* **Task statement**
Each line that holds the word "Blender" is to be identified and copied.

(Items from a data source)
□ □ □ □
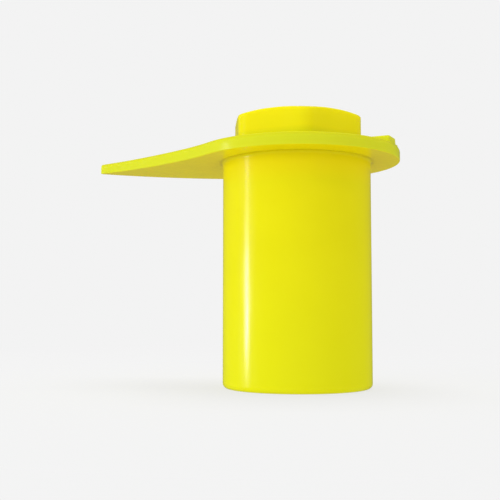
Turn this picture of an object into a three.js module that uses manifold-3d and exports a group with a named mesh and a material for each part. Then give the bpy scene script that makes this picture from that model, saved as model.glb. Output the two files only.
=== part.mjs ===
// Long-reach wheel-nut indicator: a dust cap that grips a wheel nut, with a pointer that shows whether
// the nut has turned. Millimetres, +Z up. The origin is at the centre of the open mouth, on the tube's
// axis, and the pointer reaches along -X.
//
// Four mouldings:
//   reach_tube       open round tube that carries the indicator out of a recessed wheel hole
//   nut_grip_sleeve  twelve-point sleeve pressed into the mouth, which fits over the nut
//   hex_cap          closed hollow hexagon with a round spigot that plugs the tube's upper end
//   pointer_ring     flat pointer plate keyed on the hexagon, with a thumb rib opposite the pointer
import * as THREE from 'three';
import { mergeVertices } from 'three/addons/utils/BufferGeometryUtils.js';
import Module from 'manifold-3d';

const wasm = await Module();
wasm.setup();

// ---- Driving dimensions ---------------------------------------------------------------------------
const TUBE_R = 21; // outside radius of the tube
const BORE_R = 18.2; // inside radius of the tube above the sleeve
const PLATE_Z = 63.5; // underside of the pointer plate, above the mouth
const PLATE_T = 3.4; // thickness of the pointer plate
const PLATE_R = 29.2; // radius of the plate's round part
const HEX_AF = 34.4; // hexagon's width across its flats
const HEX_CORNER_R = 5; // rounding of the hexagon's upright corners
const HEX_TOP_Z = PLATE_Z + 12.8; // closed end of the hexagon
const POINTER_REACH = 67.7; // pointer tip, from the tube's axis
const NUT_AF = 30; // wheel nut's width across its flats

// ---- Working dimensions ---------------------------------------------------------------------------
const FIT_GAP = 0.3; // radial gap between pieces that fit together
const SEAT_GAP = 0.1; // gap between faces that rest on each other
const ROUND_STEPS = 72; // facets round a full circle
const FILLET_STEPS = 5; // facets on a small rounding
const EDGE_STEPS = 8; // points along each straight or gently curved side of the pointer
const EDGE_SEGMENTS = 3; // facets on the plate's rounded edge
const OVERRUN = 1; // how far a cutting tool passes the face that it cuts

const MOUTH_ROUND = 1.4; // rounding of the tube's outer edge at the mouth
const SLEEVE_SEAT_R = 18.8; // counterbore that the sleeve is pressed into
const SLEEVE_SEAT_Z = 22; // end of that counterbore
const SEAT_FLARE = 0.9; // cove that widens the tube's end under the plate
const SEAT_LAND = 0.2; // upright rim above the cove
const REBATE_R = 20; // recess in the tube's end for the cap's flange
const FLANGE_T = 1.4;

const SLEEVE_BOTTOM_Z = 1;
const SLEEVE_PLAY = 0.4; // slack of the sleeve on the nut, across the flats
const SLEEVE_LEAD_IN = 1.2;
const SOCKET_CORNER_R = 0.5;

const CAP_WALL = 2.2;
const SPIGOT_LENGTH = 8.5;
const SPIGOT_WALL = 1.9;
const SPIGOT_LEAD_IN = 0.8;
const HEX_CHAMFER_TOP_R = 16.9; // where the turned chamfer meets the closed end
const HEX_CHAMFER_LOW_R = 19.5;
const HEX_CHAMFER_DROP = 0.9;

const KEY_PLAY = 0.5; // slack of the plate's hexagonal hole on the cap, across the flats
const PLATE_EDGE_R = 0.8; // rounding round the plate's upper edge
const POINTER_HALF_ANGLE = 24 * Math.PI / 180;
const POINTER_TIP_R = 0.9;
const POINTER_BLEND_R = 110; // hollow curve between the pointer's edge and the plate's round part
const POINTER_RISE_FROM = 20; // distance from the axis where the arm begins to rise
const POINTER_RISE_TOP = 1.5; // how far the tip's upper face stands above the plate's
const POINTER_RISE_LOW = 1.9; // the same for the lower face, so that the arm thins towards its tip
const RIB_INNER_X = 19.9;
const RIB_OUTER_X = 28.1;
const RIB_WIDTH = 6.2;
const RIB_HEIGHT = 1.9;
const RIB_DRAFT = 0.3;

// ---- Materials ------------------------------------------------------------------------------------
function plastic(color) {
  return new THREE.MeshStandardMaterial({ color, roughness: 0.42, metalness: 0 });
}

const tubeYellow = plastic(0xe6e11e);
const capYellow = plastic(0xebe620);
const pointerYellow = plastic(0xd8dc3c);
const sleeveYellow = plastic(0xd6cc2a);

// ---- Solids ---------------------------------------------------------------------------------------
function toSolid(geometry) {
  geometry.deleteAttribute('normal');
  geometry.deleteAttribute('uv');
  const merged = mergeVertices(geometry, 1e-4);
  return new wasm.Manifold(new wasm.Mesh({
    numProp: 3,
    vertProperties: Float32Array.from(merged.attributes.position.array),
    triVerts: Uint32Array.from(merged.index.array),
  }));
}

function toGeometry(solid) {
  const { vertProperties, triVerts } = solid.getMesh();
  const geometry = new THREE.BufferGeometry();
  geometry.setAttribute('position', new THREE.BufferAttribute(Float32Array.from(vertProperties), 3));
  geometry.setIndex(new THREE.BufferAttribute(Uint32Array.from(triVerts), 1));
  return geometry;
}

function toMesh(name, geometry, material) {
  geometry.computeVertexNormals();
  const mesh = new THREE.Mesh(geometry, material);
  mesh.name = name;
  return mesh;
}

// A solid turned about Z from [radius, z] corners, listed from the lowest upwards round the outside.
function turned(corners) {
  const profile = corners.map(([radius, z]) => new THREE.Vector2(radius, z));
  const geometry = new THREE.LatheGeometry(profile, ROUND_STEPS);
  geometry.rotateX(Math.PI / 2);
  return toSolid(geometry);
}

function disc(radius, low, high) {
  return turned([[0, low], [radius, low], [radius, high], [0, high]]);
}

function prism(points, low, high) {
  const geometry = new THREE.ExtrudeGeometry(new THREE.Shape(points), {
    depth: high - low,
    bevelEnabled: false,
  });
  geometry.translate(0, 0, low);
  return toSolid(geometry);
}

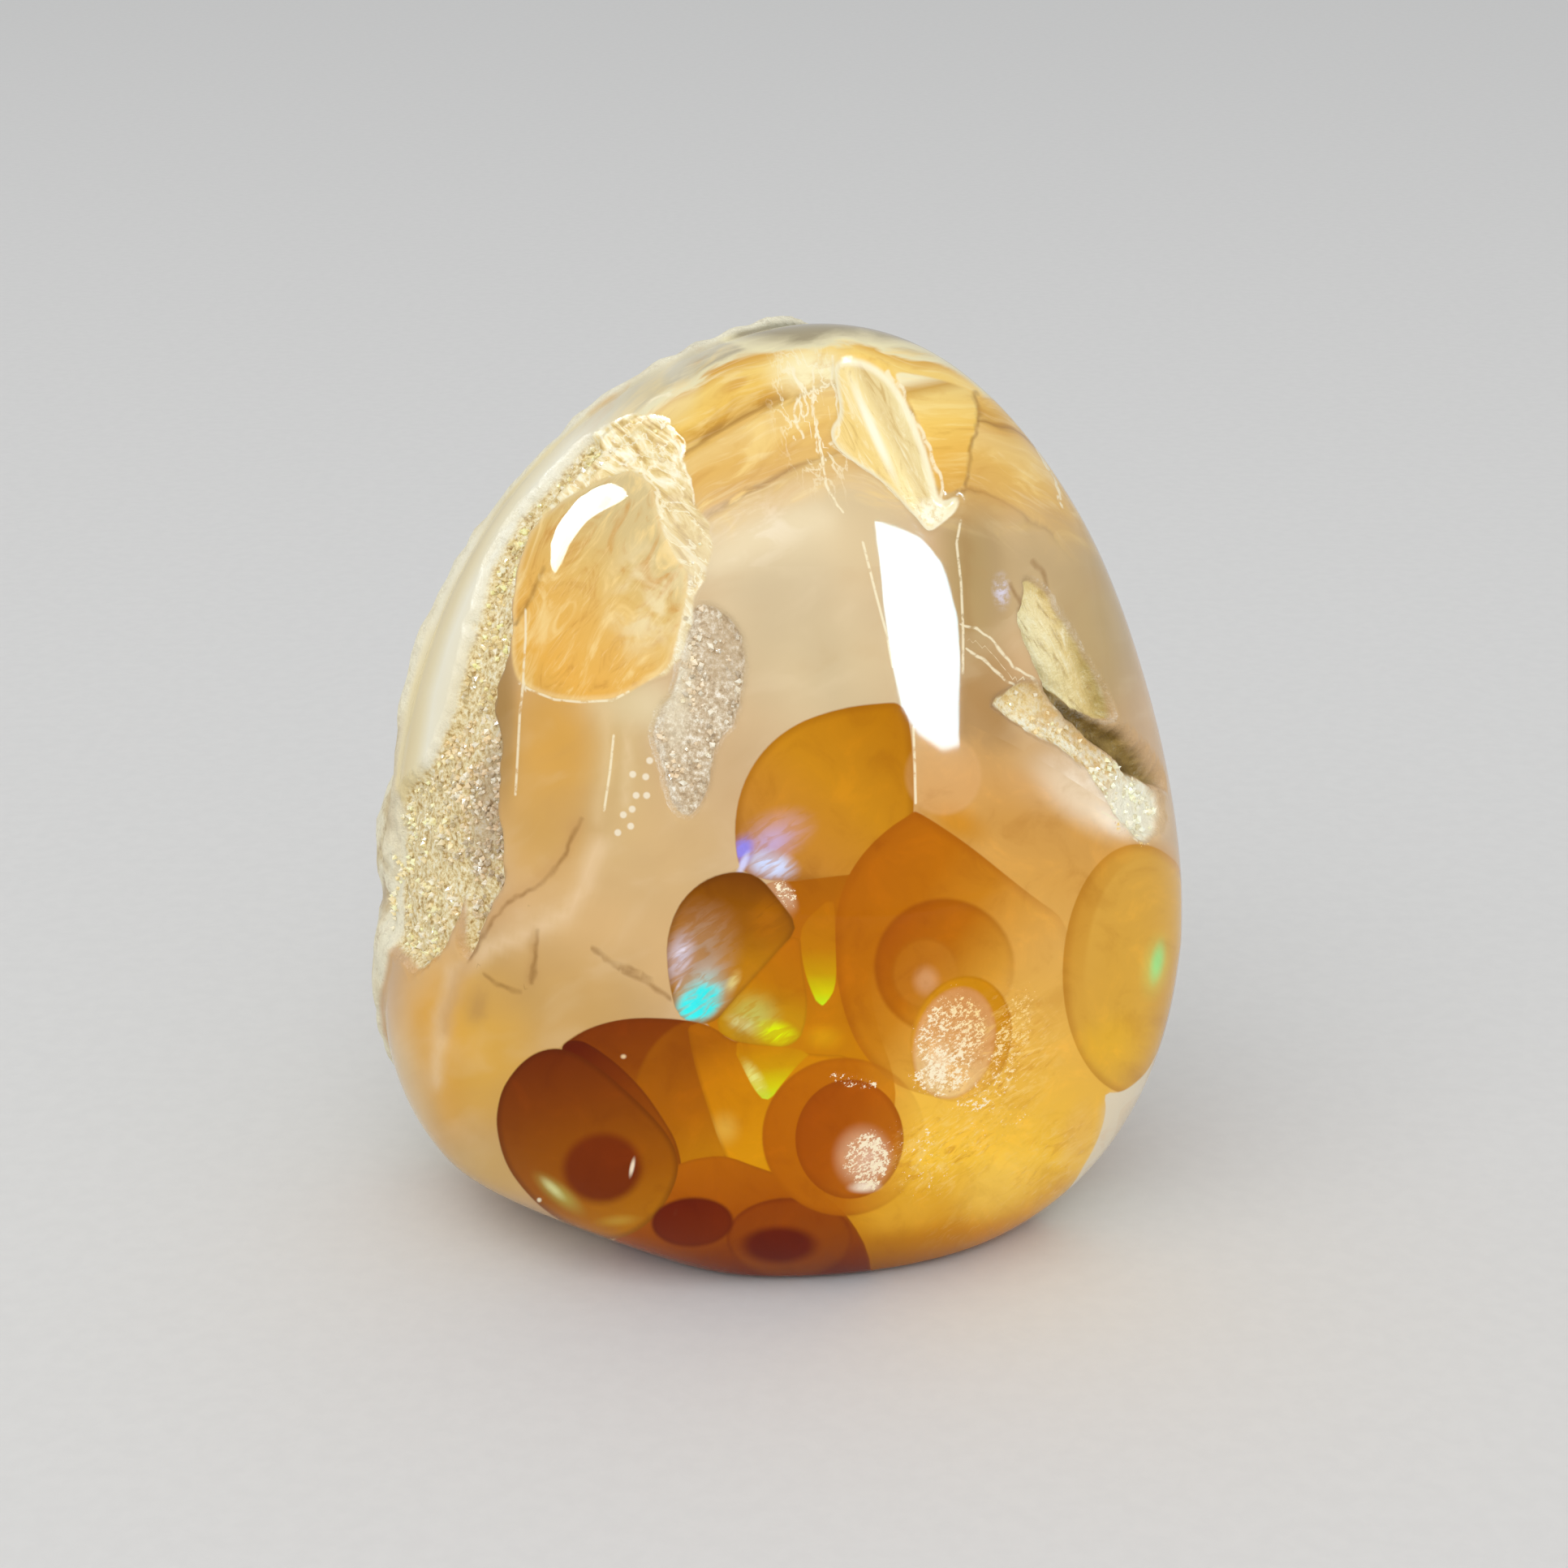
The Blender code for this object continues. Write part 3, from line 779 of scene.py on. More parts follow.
def camera_axes():
    """The camera's place in the egg's coordinates, and its forward, right and up directions."""
    cosine, sine = math.cos(CAMERA_ELEVATION), math.sin(CAMERA_ELEVATION)
    forward = np.array([0.0, cosine, -sine])
    place = CAMERA_TARGET - CAMERA_DISTANCE * forward
    return place, forward, np.array([1.0, 0.0, 0.0]), np.array([0.0, sine, cosine])


def place_on_photo(directions):
    """The chart: where each point of the ground egg lies on the photograph, in pixels."""
    camera, forward, right, up = camera_axes()
    skin = egg(directions)
    ray = grind_flats(skin) - camera
    depth = ray @ forward
    focal = PHOTO_SIDE / 2.0 / math.tan(FIELD_OF_VIEW / 2.0)
    x = PHOTO_SIDE / 2.0 + focal * (ray @ right) / depth
    y = PHOTO_SIDE / 2.0 - focal * (ray @ up) / depth
    out = outward(skin)
    turn = np.arccos(np.clip(np.sum(out * -unit(ray), axis=1), -1.0, 1.0))
    across = unit(np.stack([out @ right, -(out @ up)], axis=1), 1e-6)
    past = np.maximum(turn - ROLL_START, 0.0)
    share = np.minimum(past / ROLL_EASE, 1.0)
    eased = ROLL_EASE * (share**3 - share**4 / 2.0) + np.maximum(past - ROLL_EASE, 0.0)
    slope = math.cos(ROLL_START)
    rolled = math.sin(ROLL_START) + slope * past + (1.0 - slope) * eased
    extra = np.where(past > 0.0, ROLL_RADIUS * (rolled - np.sin(turn)), 0.0)
    return np.stack([x, y], axis=1) + extra[:, None] * across


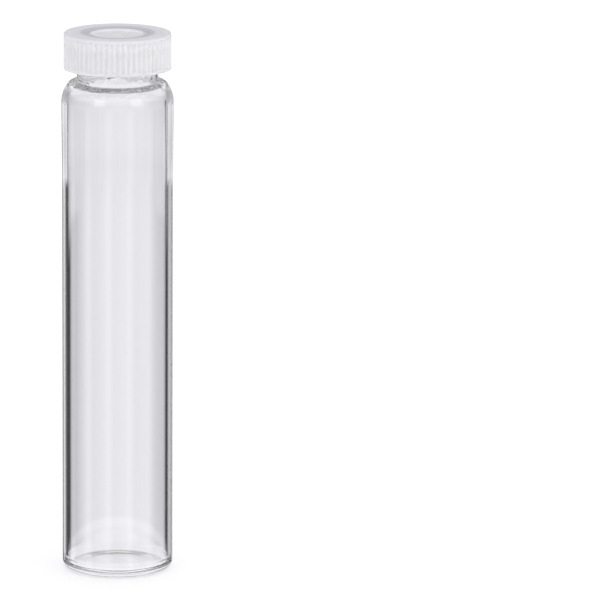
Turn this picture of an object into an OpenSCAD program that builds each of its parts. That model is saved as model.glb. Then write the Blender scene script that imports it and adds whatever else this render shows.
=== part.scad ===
□ □ □ □
* **Exercise response**
The Blender code for this object continues. Write part 3, from line 779 of scene.py on. More parts follow.
Turn this picture of an object into an OpenSCAD program that builds each of its parts. That model is saved as model.glb. Then write the Blender scene script that imports it and adds whatever else this render shows.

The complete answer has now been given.